43. It must be acknowledged that the purpose of integrating migrant workers into the local labour market is principally to ensure their successful integration into the destination country, as such integration can diminish tensions between migrant communities and the national  population and thus promote social cohesion and inclusive societies. The link between regularization and integration can be noted by the number of spaces in social and political life that persons with irregular status often cannot access: employment; labour guarantees; education; the health-care system; legal representation; the protection of rights; elections; membership in political parties and community organizations; and the right to association, among others. While residence and work permits should not depend upon a specific employer or contract, existing work relationships can continue and have continued after the employee was regularized. Depending upon the conditions of the permit granted, regularized migrant workers have greater labour market mobility. They are also able to negotiate fair conditions at work, develop in their careers and, in some cases, find employment that better matches their skills and expertise.31

44. The Special Rapporteur particularly notes that, while integration is a complex process that is not ensured simply by acquiring regular status, regularization serves as a first step towards concrete economic and social integration for migrants in their destination countries and communities. In economic terms, regularization allows migrants to obtain formal employment, undertake entrepreneurial ventures, establish small businesses, pursue selfemployment and exercise their capacity for innovation. Regarding social rights, obtaining regular status also allows migrants to access social security protection systems as, in some countries, universal health care is limited to emergency treatment and the schooling available to migrant children with irregular status is limited to primary education; migrants in regular situations enjoy greater access to health-care systems and education. 

61. While the Special Rapporteur takes note of some progress on the implementation of regularization, it is nonetheless important to refer to the challenges faced in designing and implementing regularization processes. In some countries, many people seeking asylum are considered in the same way as undocumented migrants or are granted a very precarious temporary status that does not provide adequate protection because of the lack of a legal framework and/or the implementation of a framework to protect refugees and others in need of international protection. Such lack of protection of refugees and asylum-seekers increases their risk of statelessness. Children born to undocumented refugees and asylum-seekers and undocumented migrants frequently lack documentation and are at risk of statelessness and insufficient or no access to education, health care and other social protection. Migrant workers in some sectors, including domestic work, fisheries and agriculture, are not covered by national labour laws in many countries and are therefore granted no or very limited status. They are often victims of trafficking in persons and at high risk for experiencing occupational safety issues. Women migrant workers consistently experience unfair treatment when they are pregnant or are forbidden from becoming pregnant by employers or by Governments. The Special Rapporteur notes with concern that due to a lack of a gender-based approach to protect and promote the human rights of migrants, gender-based violence and sexual harassment in the workplace against women and migrant workers with marginalized gender identities are rampant.

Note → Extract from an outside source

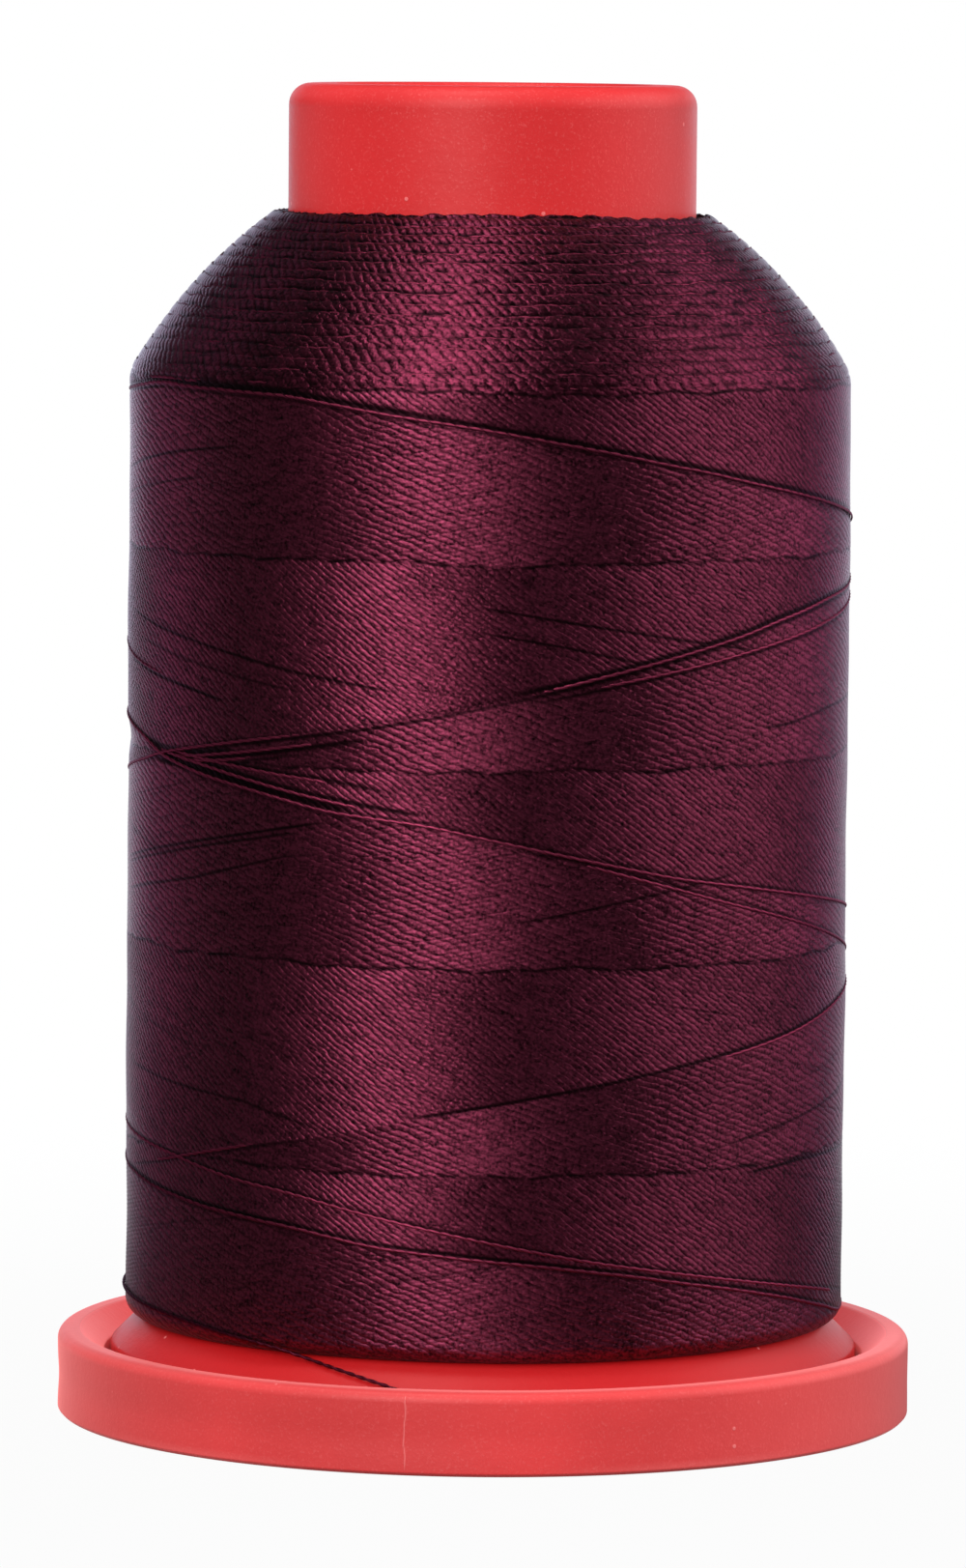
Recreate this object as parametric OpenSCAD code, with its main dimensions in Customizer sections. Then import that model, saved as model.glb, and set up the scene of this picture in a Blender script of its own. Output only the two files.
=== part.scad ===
// Thread spool with a foot that snaps on. The foot pulls off by a few millimetres to open a ring-shaped gap, in
// which the end of the thread is held. Origin: centre of the face it stands on. +Z is up, along the axis.

/* [Foot] */
// Outer diameter of the foot
foot_d = 44; // [42:0.5:56]
// Height of the lip round the foot
foot_h = 4.2; // [3.6:0.1:5]
// Bevel at the bottom edge of the foot
foot_chamfer = 0.5; // [0.2:0.1:0.8]
// Width of the ring that the foot stands on
stand_ring_w = 1.9; // [1:0.1:3]
// Depth of the recess under the foot
foot_recess = 0.7; // [0.3:0.1:1.2]
// Thickness of the foot's floor
floor_t = 1.5; // [1:0.1:1.8]
// Rounding of the outer edge of the lip
lip_round = 0.8; // [0.4:0.1:1]
// Flat crest of the lip
lip_land = 0.3; // [0.1:0.1:0.5]
// Rounding of the inner edge of the lip
lip_inner_round = 0.4; // [0.2:0.1:0.8]
// Height of the step between the floor and the dished inside of the lip
lock_wall_h = 0.9; // [0.5:0.1:1.3]
// Hole in the foot for the spool pin
foot_hole_d = 8.8; // [8.4:0.1:12]

/* [Snap hub] */
// Height of the hub above the floor
hub_h = 9.8; // [8:0.1:16]
// Wall of the hub
hub_wall = 1.2; // [0.8:0.1:1.6]
// Gap between the hub and the inside of the barrel
hub_clearance = 0.2; // [0.1:0.05:0.3]
// How far the snap bead stands out of the hub
bead_reach = 0.45; // [0.35:0.05:0.55]
// Height of the snap bead at its root
bead_h = 1; // [0.8:0.1:1.4]
// Distance from the top of the hub to the snap bead
bead_drop = 1.6; // [1:0.1:2.5]
// Number of slots that divide the hub into spring fingers
slot_count = 4; // [3:1:6]
// Width of each slot
slot_w = 1.6; // [1:0.1:3]
// Height of the solid ring below the slots
slot_base_h = 1.8; // [1:0.1:3]

/* [Core] */
// Overall height of the spool on its foot
overall_h = 68.4; // [60:0.1:90]
// Outer diameter of the barrel and its neck
barrel_d = 20.9; // [19.5:0.1:23]
// Wall of the barrel
barrel_wall = 1.3; // [1.1:0.1:1.5]
// Length of neck that stands out of the thread
neck_h = 6.5; // [4:0.1:10]
// Rounding of the neck's top edge
neck_round = 1.3; // [0.6:0.1:1.8]
// Width of the flat rim round the top, inside the rounding
rim_land = 1.1; // [0.6:0.1:1.6]
// Depth of the recess in the top
top_recess = 1.2; // [0.6:0.1:2]
// Thickness of the disc that closes the top of the barrel
top_disc_t = 1.5; // [1:0.1:2.5]
// Bore for the spool pin
pin_bore_d = 8; // [6:0.1:8.4]
// Bevel at the mouth of the bore
bore_chamfer = 0.5; // [0.2:0.1:0.8]
// Wall of the sleeve round the bore
sleeve_wall = 1; // [0.8:0.1:1.4]
// Number of ribs between sleeve and barrel
rib_count = 4; // [3:1:8]
// Thickness of each rib
rib_t = 1; // [0.8:0.1:1.5]
// Gap between the top of the hub and the lower ends of the ribs
rib_clearance = 1; // [0.5:0.1:3]
// Depth of the groove for the snap bead in the inside of the barrel
groove_depth = 0.45; // [0.4:0.05:0.6]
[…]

66. Regardless of the grounds for and length of residence that is granted, migrants should be provided with full and equal access to human and labour rights and essential services, including health care, education, an adequate standard of living, justice, social protection and decent work. Where it is not lawful, legitimate, necessary and proportionate, differential treatment in relation to access to rights and services based on migration status and the grounds under which residency is granted amounts to discrimination. Moreover, limited access to rights and services can itself be a further cause of vulnerability for the individual. When temporary residence is granted to migrants, States should provide for avenues to transition to another status, including those that provide long-term residency. Extensions, renewals and transition to another regular migration status should be facilitated by States through clear, streamlined, accessible and affordable procedures.